Foundational study explores role of diet in diabetes complications
Type 1 and type 2 diabetes affect the health of the inner lining of blood vessels. People with diabetes often experience complications in the eyes, heart, and other organs because of worsening blood vessel damage over the long term. One of the earliest signs of systemic inflammation in the blood vessels is the increased sticking of immune cells to the inner lining. As inflammation and microvascular damage continues in the light-sensitive tissue in the back of the eye—the retina—diabetic retinopathy can ensue. Diabetic retinopathy is a leading cause of severe vision loss and blindness. A pressing question in diabetes research is how elevated blood levels of sugar, cholesterol, and fat may contribute to blood vessel damage in relation to the diet. A new study by investigators from Brigham and Women's Hospital set out to determine which components of the Western diet—one rich in sugar, cholesterol and fat—may worsen diabetes complications. The team examined the effects of different dietary fats on the earliest molecular signs of retinal inflammation and damage in an experimental rodent model of type 1 diabetes. The results are published in The FASEB Journal.
"Solid information about the effects of nutrition on disease development or progression is a rarity, but foundational work in preclinical models can help set the stage for clinical implications," said corresponding author Ali Hafezi-Moghadam, MD, Ph.D., Director of the Molecular Biomarkers Nano-Imaging Laboratory at the Brigham and Associate Professor of Radiology at Harvard Medical School. "We want to understand who is at risk for diabetic retinopathy and what dietary steps can be taken to slow down disease progression, but to take those steps, we must first understand the effects and interplay of the various components of diet."
To do so, the team used an established rat model of type 1 diabetes, known as streptozotocin (STZ)-diabetic rats. This model is characterized by the inability to produce insulin and by elevated levels of sugar and fat in the blood. The research team generated high-fat diets with varying fatty acid compositions, moderate amounts of carbohydrates and no sugars to tease out the effects of specific dietary components on the diabetic vascular damage. The team fed these diets to the STZ-diabetic rats and then examined the accumulation of immune cells and other related readouts in the retinal blood vessels.
To examine the rat retina, the team previously developed a unique nanoprobe-based molecular imaging technique. The nanoprobes injected into the blood stream of the rats targeted specific molecules to which immune cells bind in the retina. Using laser-scanning confocal microscopy in live animals, the team produced images from the rats' retinas that visualized the accumulation of the nanoprobes. Hafezi-Moghadam likens the image of the brightly fluorescing nanoprobes in the retina to a "starry sky" at night, where "the number of stars tells us a whole lot about the condition of the retina."

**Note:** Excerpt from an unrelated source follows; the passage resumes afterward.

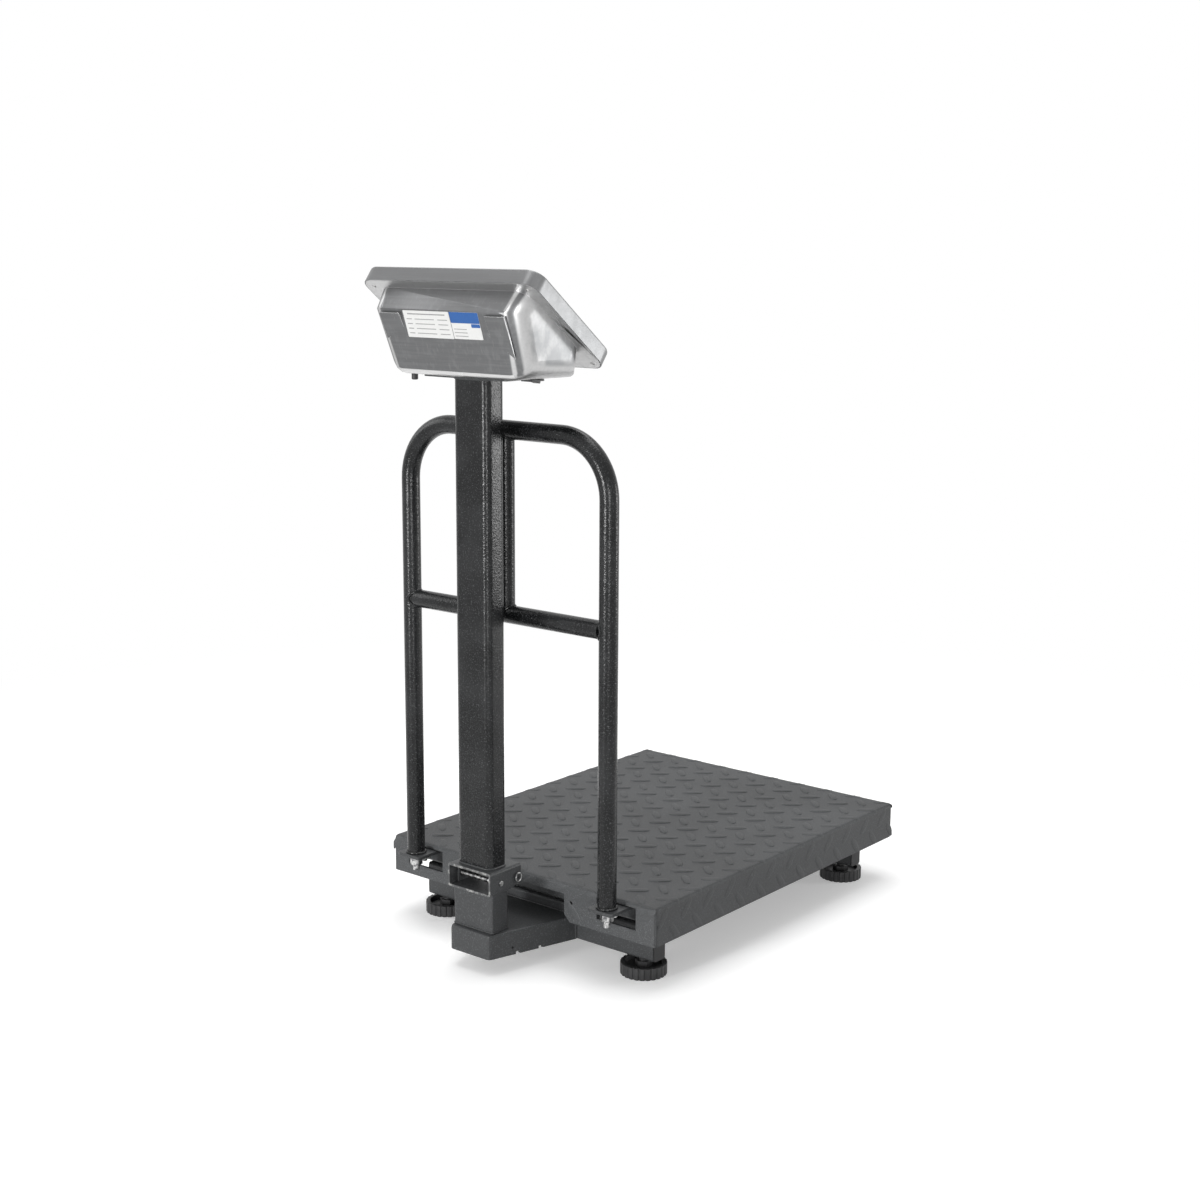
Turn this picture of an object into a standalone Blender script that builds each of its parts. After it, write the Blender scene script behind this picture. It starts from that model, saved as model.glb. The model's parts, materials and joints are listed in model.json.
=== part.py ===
"""A platform scale: a tread-plate pan carried by one load cell on a base with four levelling
feet, a guard rail bolted behind the pan, and a display head on a column that hinges on a post.

Sizes are in metres. Pieces are placed from the platform's centre on the floor: +X is to the
operator's right, +Y runs from the platform to the column, +Z is up. Left, right, front and rear
in the names are the operator's.
"""

import math

import bmesh
import bpy
from mathutils import Matrix, Vector

# Clearances
SEAT_GAP = 0.0003
BOLT_CLEARANCE = 0.0004
PIVOT_CLEARANCE = 0.0001
KEY_CLEARANCE = 0.0004
CUT_PAST = 0.004

# Pan that the goods stand on
PAN_WIDTH = 0.400
PAN_DEPTH = 0.500
PAN_SHEET = 0.003
PAN_SKIRT = 0.044
PAN_EDGE_RADIUS = 0.005
LIP_HALF_WIDTH = 0.071
LIP_HEIGHT = 0.012
EAR_CHAMFER = 0.008
EAR_HOLE_RADIUS = 0.00225
EAR_HOLE_INSET = 0.010
EAR_HOLE_DROP = 0.021
TAB_WINDOW_SIDE = 0.010
TAB_WINDOW_BELOW = 0.020
TAB_WINDOW_ABOVE = 0.0012

# Base frame
BASE_TUBE_INSET = 0.028
BASE_TUBE_DEPTH = 0.020
BASE_TUBE_HEIGHT = 0.040
BASE_TUBE_FROM_END = 0.043
TUBE_WALL = 0.0025
TUBE_CORNER = 0.003
BASE_BEAM_WIDTH = 0.050
BASE_BEAM_HEIGHT = 0.018
PLUG_FACE = 0.0015
PLUG_REACH = 0.008

# Levelling feet
FOOT_RADIUS = 0.0265
FOOT_HEIGHT = 0.0135
FOOT_FLUTES = 24
FLUTE_RIB_END = 0.55
FLUTE_FLOOR_START = 0.68
FLUTE_FLOOR_END = 0.87
FOOT_FLUTE_DEPTH = 0.0013
FOOT_RIM = 0.005
FOOT_RECESS = 0.005
FOOT_HEX_ROOT = 0.0025
FOOT_HEX_FLATS = 0.017
FOOT_HEX_ABOVE = 0.002
FOOT_BELOW_TUBE = 0.0058
FOOT_STUD_RADIUS = 0.005
FOOT_STUD_IN_TUBE = 0.024
FOOT_INSET = 0.0205

# Load cell and the frame that it carries
CELL_LENGTH = 0.130
CELL_WIDTH = 0.030
CELL_HEIGHT = 0.022
CELL_WAIST_RADIUS = 0.0075
CELL_WAIST_SPREAD = 0.018
CELL_WAIST_SLOT = 0.003
SPACER_LENGTH = 0.038
BASE_SPACER = 0.0037
TOP_SPACER = 0.0028
CELL_BOLT_RADIUS = 0.004
CELL_BOLT_FLATS = 0.013
CELL_BOLT_HEAD = 0.005
CELL_BOLT_PITCH = 0.019
CELL_BOLT_GRIP = 0.009
UPPER_TUBE_HEIGHT = 0.020
UPPER_TUBE_DEPTH = 0.025
UPPER_TUBE_FROM_END = 0.0345
UPPER_TUBE_PAST_PAD = 0.002
UPPER_BEAM_WIDTH = 0.040
PAD_LENGTH = 0.020
PAD_DEPTH = 0.018
PAD_HEIGHT = 0.0069
PAD_FROM_TAB = 0.0012

# Guard rail and the tabs that it is bolted to
RAIL_FROM_SIDE = 0.0545
RAIL_BEHIND_PAN = 0.016
RAIL_RADIUS = 0.0105
RAIL_WALL = 0.0015
RAIL_BELOW_HEAD = 0.0605
RAIL_BEND = 0.065
CROSSBAR_ABOVE_TAB = 0.308
UPRIGHT_RADIUS = 0.010
TAB_WIDTH = 0.035
TAB_THICKNESS = 0.004
TAB_BEHIND_RAIL = 0.014
TAB_CORNER = 0.004
STUD_RADIUS = 0.004
STUD_PLUG_HEIGHT = 0.010
STUD_BELOW_NUT = 0.007
NUT_FLATS = 0.013
NUT_HEIGHT = 0.0105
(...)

The investigators found that neither high levels of saturated nor unsaturated fats increased retinal damage in this animal model, but that the combination of high levels of dietary cholesterol with specific saturated fatty acids that are abundant in the Western diet exacerbated the damage.
Elevated blood sugar (hyperglycemia) is a common symptom of type 1 and type 2 diabetes, however the diseases have different mechanisms. Because diabetes complications in patients are often clinically observed after long exposure to hyperglycemia, the study of the mechanisms of complications in animal models has traditionally put less emphasis on the manner in which the animals develop hyperglycemia. The lab introduced and is currently developing a realistic model of type 2 diabetes known as the Nile Grass Rat. In the future, the team will leverage this model and explore the contributions of other dietary components to vascular damage in type 2 diabetes.
"This work lays the foundation for further examination of the relationship between levels of fat in the blood, dietary fats, and the development of diabetes complications," said lead author Aliaa Barakat, Ph.D., a senior research scientist in the Molecular Biomarkers Nano-Imaging Laboratory at the Brigham. "Dietary carbohydrates and dietary fats have related and overlapping metabolic effects. Future experiments are warranted across a spectrum of hormonal changes characteristic of treated type 1 diabetes and treated and untreated type 2 diabetes. Subsequent work will also address mechanisms behind our findings involving the interaction between dietary sugar, cholesterol and saturated fatty acids."